Tuesday, March 15, 2011

The Brooks social animal

Thomas Nagel reviews The Social Animal, by David Brooks:
The main idea is that there are two levels of the mind, one unconscious and the other conscious, and that the first is much more important than the second in determining what we do. ... The main problem that Brooks addresses in this book is how to understand the relation between these two mental domains. His aim is to “counteract a bias in our culture. ...”

We may think that what we believe and do is largely under our conscious control, and we may believe that we should try to increase this control by the conscious exercise of reasoning and will power, but Brooks says that this is all wrong.
The book is currently no. 6 on the Amazon bestseller list. His view seems to be a mixture of Freud and the nurture side of the nature v nurture debate. In case you think that has side on his side, the Wikipedia article Sigmund Freud says:
Freud has been described by David Stafford-Clark as "a man whose name will always rank with those of Darwin, Copernicus, Newton, Marx and Einstein; someone who really made a difference to the way the rest of us can begin to think about the meaning of human life and society." In contrast, Hans Eysenck claims that Freud "set psychiatry back one hundred years". Psychology departments in American universities today are scientifically oriented, and Freudian theory has been marginalized, being regarded instead as a "desiccated and dead" historical artifact, according to a recent APA study.

Philosophers have debated the scientific status of psychoanalysis. Karl Popper, who argued that all proper scientific theories must be potentially falsifiable, claimed that Freud's psychoanalytic theories were presented in unfalsifiable form, meaning that no experiment or observation could ever prove them wrong. ...
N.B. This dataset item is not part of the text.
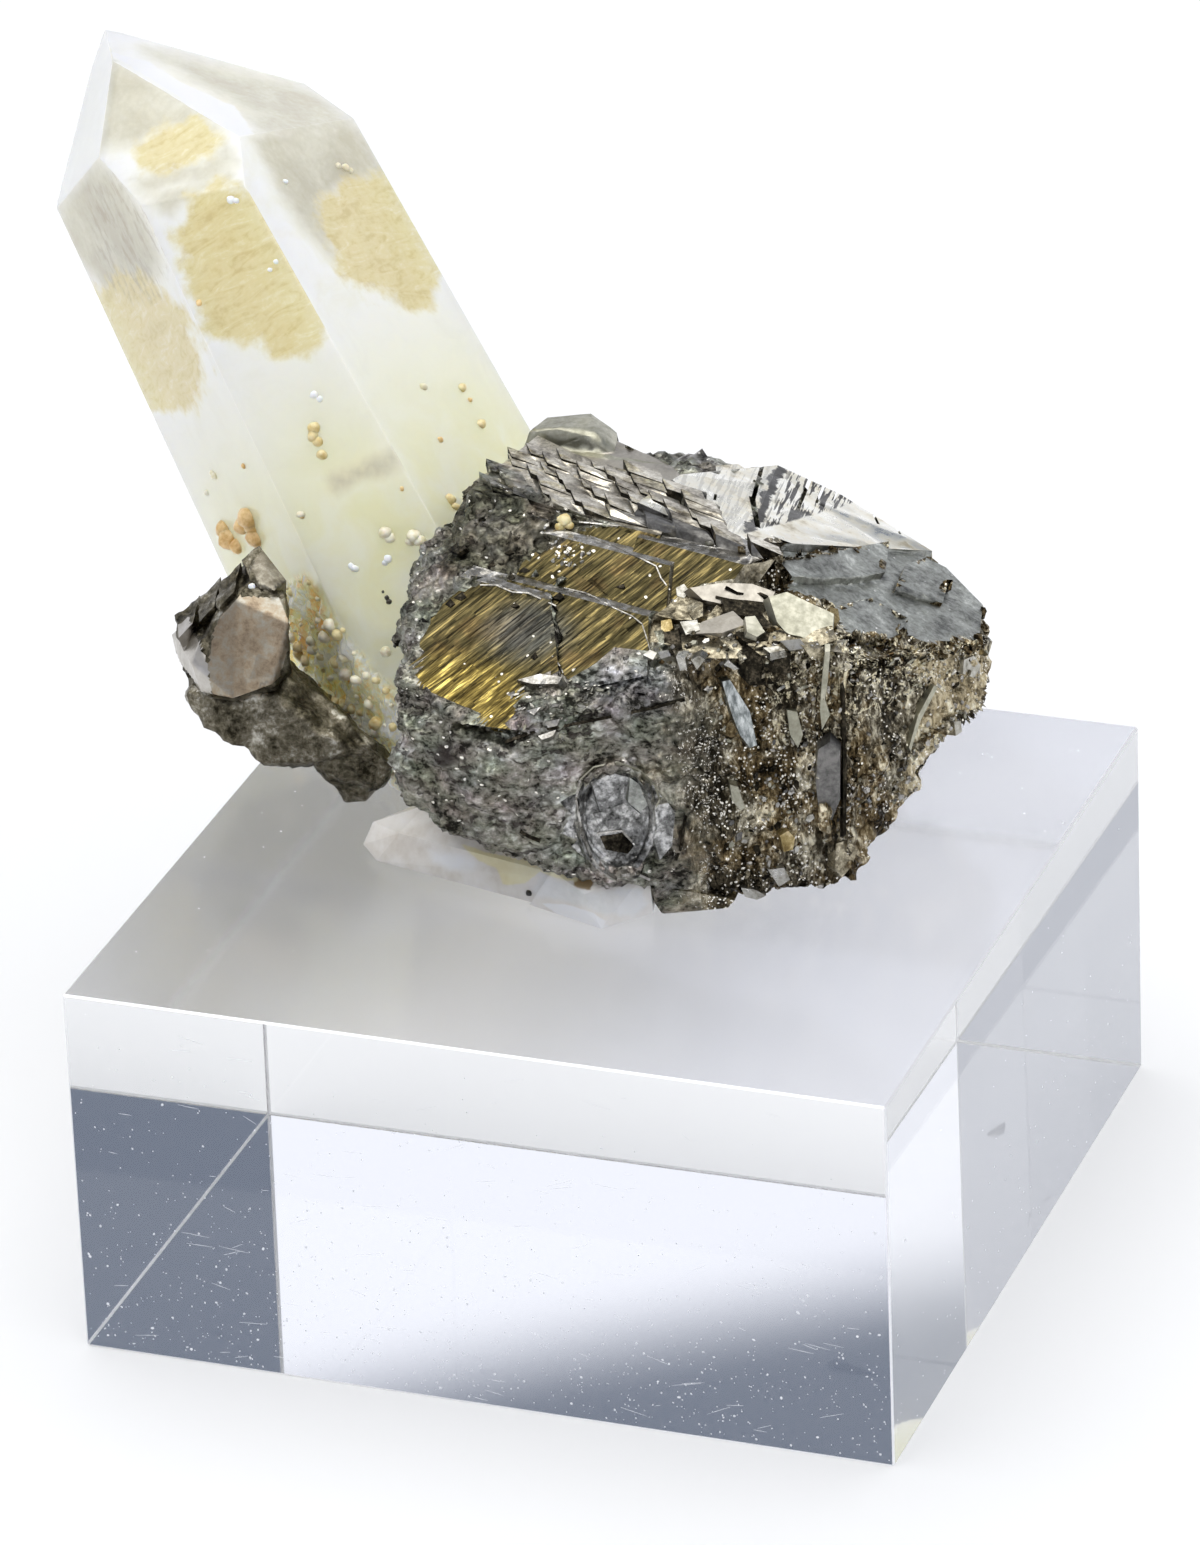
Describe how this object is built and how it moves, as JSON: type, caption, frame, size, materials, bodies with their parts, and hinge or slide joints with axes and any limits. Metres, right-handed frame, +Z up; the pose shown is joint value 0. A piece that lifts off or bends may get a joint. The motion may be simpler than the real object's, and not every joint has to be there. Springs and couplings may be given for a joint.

Peter Medawar, a Nobel Prize winning immunologist, made the oft-quoted remark that psychoanalysis is the "most stupendous intellectual confidence trick of the twentieth century". Freud critic Richard Webster calls psychoanalysis "perhaps the most complex and successful" pseudoscience in history. Ethan Watters and Richard Ofshe wrote that, "Freud created one of the twentieth century's most significant myths but presented it as a scientific theory, supposedly based on rationalism and empirical observation. He claimed to be opening up the complexity of the mind to the world, but in fact he created a convoluted and speculative system of assumptions that has misled thousands upon thousands of well-intentioned therapists and vulnerable patients over the last hundred years".
That is correct. Except that the comparison to the other famous intellectuals makes me wonder what the guy thinks that they accomplished. Brooks claims to have newer research, but nearly all of it is dubious. For example, he tells the story of dentists named Dennis, but that appears to be debunked here.